On Chazmas itself my good lady chose Henderson's Bistro for lunch, a vegetarian bistro in the centre of Edinburgh. I plumped for a Moroccan stew shown above, nice big chunks of aubergine and butternut squash in a suitably spicy sauce, served with couscous (£8.50). After the veritable meatfest of Sunday, it felt good to have something relatively light yet still filling, and the flavour of the stew was excellent. Certainly a place we'll head to again - the grilled vegetable enchiladas sound particularly delicious.
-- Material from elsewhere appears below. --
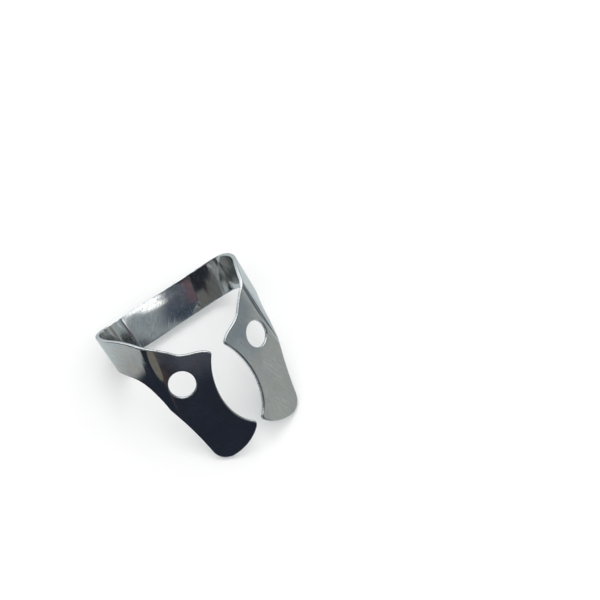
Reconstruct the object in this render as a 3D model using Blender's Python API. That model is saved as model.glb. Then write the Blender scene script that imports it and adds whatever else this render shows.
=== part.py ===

While the rest of the Missus's birthday was spent at home, keeping cosy and inactive, yesterday saw us heading over to the Royal Botanic Gardens for breakfast, specifically the brand spanking new John Hope Gateway centre which only opened a couple of months ago. It's a beautiful building clad in stone and wood, topped with a graceful curvaceous column of a windmill that was spinning like the clappers while we were there, generating a multitude of watts in the process. The interior was equally impressive, wood and green in abundance, the tables of the restaurant proclaiming the tree they used to be. While my sweetheart went for a stack of good-looking pancakes, I plumped for the full Scottish breakfast (£10.50 including tea/coffee and toast). More than one would usually pay for a cooked breakfast, sure, but by Jove do you get what you pay for. As you can see above, the breakfast isn't served in the usual big-pile-of-stuff all mixed up in baked beans as usual, but instead lets you appreciate each bit of the breakfast on its own. Usually I'd pile on the brown sauce but with ingredients this good it would've been a crime - highlights were a sharply seasoned fried egg, a supremely juicy mushroom, a fantastic slice of haggis that managed to be neither too dry or too stodgy, and best of all, a slice of Stornaway black pudding that in one mouthful demonstrated why it deserves protected status, so delicious that I almost started gibbering with praise. Easily one of the finest breakfasts I've ever had the pleasure to devour, we'll definitely be back for more.